— Start of Entries provided —
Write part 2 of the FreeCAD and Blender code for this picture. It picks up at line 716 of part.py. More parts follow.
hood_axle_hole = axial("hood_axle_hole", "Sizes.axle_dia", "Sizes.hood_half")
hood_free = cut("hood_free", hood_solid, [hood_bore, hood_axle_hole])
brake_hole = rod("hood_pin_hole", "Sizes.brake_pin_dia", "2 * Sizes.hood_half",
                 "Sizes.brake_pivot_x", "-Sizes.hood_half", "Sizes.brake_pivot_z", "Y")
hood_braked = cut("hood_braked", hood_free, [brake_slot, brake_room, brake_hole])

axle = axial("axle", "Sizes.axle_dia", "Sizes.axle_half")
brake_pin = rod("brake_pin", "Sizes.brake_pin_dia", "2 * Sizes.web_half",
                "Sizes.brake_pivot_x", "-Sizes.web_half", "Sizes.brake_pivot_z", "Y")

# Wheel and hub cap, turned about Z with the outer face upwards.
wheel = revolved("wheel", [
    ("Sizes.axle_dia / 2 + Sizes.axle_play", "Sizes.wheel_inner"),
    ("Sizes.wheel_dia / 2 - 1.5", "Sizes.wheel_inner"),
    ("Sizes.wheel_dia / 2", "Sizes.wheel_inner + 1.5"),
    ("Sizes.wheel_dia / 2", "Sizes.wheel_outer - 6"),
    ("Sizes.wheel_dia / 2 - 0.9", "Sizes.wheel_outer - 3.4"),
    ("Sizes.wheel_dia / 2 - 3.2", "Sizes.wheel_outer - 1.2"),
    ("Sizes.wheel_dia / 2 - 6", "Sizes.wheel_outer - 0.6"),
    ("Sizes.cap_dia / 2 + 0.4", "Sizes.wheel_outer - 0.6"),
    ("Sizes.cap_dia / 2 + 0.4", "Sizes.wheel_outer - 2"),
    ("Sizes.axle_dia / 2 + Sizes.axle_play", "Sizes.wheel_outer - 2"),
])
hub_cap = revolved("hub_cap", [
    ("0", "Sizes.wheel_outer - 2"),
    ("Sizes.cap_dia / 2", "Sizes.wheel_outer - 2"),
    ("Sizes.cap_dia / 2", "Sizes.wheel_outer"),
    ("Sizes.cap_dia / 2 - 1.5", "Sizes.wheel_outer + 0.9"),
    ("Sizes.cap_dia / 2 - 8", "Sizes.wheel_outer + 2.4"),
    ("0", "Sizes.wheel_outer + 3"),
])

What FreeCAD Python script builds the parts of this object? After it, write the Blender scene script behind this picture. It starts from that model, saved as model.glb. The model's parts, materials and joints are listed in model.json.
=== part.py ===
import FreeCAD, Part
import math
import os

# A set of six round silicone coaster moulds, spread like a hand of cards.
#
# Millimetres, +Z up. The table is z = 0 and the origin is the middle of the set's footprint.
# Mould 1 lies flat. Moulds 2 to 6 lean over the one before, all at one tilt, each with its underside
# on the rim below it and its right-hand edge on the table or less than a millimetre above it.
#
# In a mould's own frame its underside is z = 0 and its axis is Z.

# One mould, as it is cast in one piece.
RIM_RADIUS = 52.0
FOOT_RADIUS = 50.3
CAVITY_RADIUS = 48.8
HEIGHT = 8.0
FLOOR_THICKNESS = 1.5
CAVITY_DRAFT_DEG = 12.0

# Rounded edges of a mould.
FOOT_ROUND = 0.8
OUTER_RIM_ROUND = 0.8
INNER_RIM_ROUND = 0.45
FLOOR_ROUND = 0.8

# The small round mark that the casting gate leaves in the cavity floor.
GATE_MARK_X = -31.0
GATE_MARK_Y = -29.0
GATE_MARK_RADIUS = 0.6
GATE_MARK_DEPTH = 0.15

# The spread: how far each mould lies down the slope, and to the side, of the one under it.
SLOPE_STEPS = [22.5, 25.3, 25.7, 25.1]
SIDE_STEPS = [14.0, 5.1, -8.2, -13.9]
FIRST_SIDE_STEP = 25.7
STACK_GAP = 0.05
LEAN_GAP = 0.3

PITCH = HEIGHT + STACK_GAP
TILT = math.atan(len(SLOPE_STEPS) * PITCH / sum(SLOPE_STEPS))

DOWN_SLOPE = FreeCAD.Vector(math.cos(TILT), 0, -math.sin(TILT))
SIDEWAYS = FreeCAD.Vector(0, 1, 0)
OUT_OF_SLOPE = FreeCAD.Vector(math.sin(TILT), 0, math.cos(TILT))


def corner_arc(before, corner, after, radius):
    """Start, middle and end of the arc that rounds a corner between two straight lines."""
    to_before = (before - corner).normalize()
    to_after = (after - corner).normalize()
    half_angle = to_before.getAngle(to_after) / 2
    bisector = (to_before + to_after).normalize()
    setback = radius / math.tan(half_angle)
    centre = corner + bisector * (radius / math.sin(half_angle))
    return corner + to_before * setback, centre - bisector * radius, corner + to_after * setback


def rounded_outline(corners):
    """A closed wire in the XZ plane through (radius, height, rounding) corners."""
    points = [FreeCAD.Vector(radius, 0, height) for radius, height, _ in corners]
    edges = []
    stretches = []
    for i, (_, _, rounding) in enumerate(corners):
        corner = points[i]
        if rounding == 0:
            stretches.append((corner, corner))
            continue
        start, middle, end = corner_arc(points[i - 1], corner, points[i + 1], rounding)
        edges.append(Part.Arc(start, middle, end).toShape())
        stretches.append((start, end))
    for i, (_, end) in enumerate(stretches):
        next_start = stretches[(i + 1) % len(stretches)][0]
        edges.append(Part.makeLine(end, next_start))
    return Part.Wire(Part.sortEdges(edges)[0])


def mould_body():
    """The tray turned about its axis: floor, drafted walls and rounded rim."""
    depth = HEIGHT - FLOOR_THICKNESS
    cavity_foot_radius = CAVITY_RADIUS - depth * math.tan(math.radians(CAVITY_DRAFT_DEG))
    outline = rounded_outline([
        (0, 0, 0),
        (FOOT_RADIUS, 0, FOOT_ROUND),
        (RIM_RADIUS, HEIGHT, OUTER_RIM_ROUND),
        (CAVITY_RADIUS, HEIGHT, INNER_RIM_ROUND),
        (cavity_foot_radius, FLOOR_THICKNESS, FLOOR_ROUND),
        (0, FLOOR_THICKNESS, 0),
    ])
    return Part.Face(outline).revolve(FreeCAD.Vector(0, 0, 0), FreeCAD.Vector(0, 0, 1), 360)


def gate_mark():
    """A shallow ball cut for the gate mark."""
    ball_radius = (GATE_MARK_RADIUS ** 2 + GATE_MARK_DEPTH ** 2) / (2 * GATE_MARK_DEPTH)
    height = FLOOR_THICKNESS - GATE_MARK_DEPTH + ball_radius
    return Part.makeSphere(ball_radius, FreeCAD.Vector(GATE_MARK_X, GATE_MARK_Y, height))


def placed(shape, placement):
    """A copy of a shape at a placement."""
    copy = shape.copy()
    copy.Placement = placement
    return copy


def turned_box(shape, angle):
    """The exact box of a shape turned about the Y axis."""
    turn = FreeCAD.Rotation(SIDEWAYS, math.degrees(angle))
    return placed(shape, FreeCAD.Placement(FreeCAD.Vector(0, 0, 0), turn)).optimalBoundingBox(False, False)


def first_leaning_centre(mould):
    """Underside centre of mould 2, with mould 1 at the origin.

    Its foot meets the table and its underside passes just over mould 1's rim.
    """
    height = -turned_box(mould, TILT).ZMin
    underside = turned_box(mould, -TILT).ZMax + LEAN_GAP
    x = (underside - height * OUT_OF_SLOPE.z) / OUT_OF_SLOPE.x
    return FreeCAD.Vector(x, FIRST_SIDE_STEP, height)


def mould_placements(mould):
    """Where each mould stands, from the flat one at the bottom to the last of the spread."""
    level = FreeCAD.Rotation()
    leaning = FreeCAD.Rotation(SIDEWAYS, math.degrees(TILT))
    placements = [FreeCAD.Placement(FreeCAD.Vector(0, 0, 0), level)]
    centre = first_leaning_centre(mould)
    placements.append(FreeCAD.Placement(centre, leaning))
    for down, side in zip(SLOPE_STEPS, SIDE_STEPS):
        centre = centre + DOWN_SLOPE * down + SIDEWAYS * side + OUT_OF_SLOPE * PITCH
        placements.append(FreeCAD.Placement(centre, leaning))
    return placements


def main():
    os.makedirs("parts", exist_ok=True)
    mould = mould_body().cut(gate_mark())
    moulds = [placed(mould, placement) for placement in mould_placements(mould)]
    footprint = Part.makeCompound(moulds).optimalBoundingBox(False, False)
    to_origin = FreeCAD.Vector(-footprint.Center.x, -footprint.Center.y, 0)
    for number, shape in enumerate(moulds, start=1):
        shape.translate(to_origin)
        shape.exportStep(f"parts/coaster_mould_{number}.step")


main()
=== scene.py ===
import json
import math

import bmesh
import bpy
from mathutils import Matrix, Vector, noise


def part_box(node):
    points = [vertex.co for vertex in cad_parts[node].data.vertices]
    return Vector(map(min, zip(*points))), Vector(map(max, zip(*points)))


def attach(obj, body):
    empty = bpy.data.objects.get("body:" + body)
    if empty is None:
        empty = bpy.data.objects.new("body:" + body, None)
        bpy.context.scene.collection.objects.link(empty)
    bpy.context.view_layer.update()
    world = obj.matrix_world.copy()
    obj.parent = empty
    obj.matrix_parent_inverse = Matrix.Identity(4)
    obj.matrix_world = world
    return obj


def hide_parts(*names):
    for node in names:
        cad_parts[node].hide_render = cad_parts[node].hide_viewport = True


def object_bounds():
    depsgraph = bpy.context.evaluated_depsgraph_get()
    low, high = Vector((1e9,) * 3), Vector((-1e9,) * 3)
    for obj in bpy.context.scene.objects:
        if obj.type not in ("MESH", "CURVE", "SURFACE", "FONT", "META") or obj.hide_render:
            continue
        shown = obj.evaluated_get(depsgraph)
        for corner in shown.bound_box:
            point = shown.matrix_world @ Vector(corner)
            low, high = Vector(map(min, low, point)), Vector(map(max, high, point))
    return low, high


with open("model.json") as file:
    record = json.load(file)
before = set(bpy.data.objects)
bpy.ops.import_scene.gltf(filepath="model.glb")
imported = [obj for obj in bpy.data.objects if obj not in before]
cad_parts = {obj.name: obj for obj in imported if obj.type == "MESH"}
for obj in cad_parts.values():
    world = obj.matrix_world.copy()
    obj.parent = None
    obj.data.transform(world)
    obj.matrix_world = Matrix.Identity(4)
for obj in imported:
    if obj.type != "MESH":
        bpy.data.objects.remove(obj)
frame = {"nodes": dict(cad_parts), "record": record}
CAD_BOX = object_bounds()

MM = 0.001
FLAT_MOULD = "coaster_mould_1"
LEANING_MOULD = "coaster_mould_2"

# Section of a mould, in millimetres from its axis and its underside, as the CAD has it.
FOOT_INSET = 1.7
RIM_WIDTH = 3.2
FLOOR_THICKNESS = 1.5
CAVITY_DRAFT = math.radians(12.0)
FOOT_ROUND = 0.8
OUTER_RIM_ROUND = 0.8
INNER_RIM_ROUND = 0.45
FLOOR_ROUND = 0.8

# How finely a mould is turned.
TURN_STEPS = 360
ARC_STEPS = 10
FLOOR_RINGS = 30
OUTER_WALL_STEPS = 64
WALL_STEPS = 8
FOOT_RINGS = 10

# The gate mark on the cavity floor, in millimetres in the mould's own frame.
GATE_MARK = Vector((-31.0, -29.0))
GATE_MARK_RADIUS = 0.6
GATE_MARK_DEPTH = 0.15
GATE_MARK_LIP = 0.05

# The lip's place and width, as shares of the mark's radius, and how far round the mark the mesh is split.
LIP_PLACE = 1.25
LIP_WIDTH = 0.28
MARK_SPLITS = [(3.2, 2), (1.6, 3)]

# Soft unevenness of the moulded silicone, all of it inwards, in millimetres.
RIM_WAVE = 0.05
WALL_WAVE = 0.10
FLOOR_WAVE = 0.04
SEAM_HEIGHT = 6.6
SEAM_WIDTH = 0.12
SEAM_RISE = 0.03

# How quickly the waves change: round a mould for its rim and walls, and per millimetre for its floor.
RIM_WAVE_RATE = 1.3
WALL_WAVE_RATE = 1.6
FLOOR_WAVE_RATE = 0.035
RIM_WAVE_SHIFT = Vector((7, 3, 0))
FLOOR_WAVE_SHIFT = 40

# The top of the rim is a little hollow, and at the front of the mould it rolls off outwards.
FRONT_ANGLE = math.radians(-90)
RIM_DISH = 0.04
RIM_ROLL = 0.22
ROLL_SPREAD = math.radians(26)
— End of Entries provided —
- **Exercise requirements**
Emit only the lines from the one containing "FreeCAD.Vector(-footprint.Center.x, -footprint.Center.y, 0)" through the one containing "bpy.context.view_layer.update()", copied exactly.

- **Response to the task**
    to_origin = FreeCAD.Vector(-footprint.Center.x, -footprint.Center.y, 0)
    for number, shape in enumerate(moulds, start=1):
        shape.translate(to_origin)
        shape.exportStep(f"parts/coaster_mould_{number}.step")


main()
=== scene.py ===
import json
import math

import bmesh
import bpy
from mathutils import Matrix, Vector, noise


def part_box(node):
    points = [vertex.co for vertex in cad_parts[node].data.vertices]
    return Vector(map(min, zip(*points))), Vector(map(max, zip(*points)))


def attach(obj, body):
    empty = bpy.data.objects.get("body:" + body)
    if empty is None:
        empty = bpy.data.objects.new("body:" + body, None)
        bpy.context.scene.collection.objects.link(empty)
    bpy.context.view_layer.update()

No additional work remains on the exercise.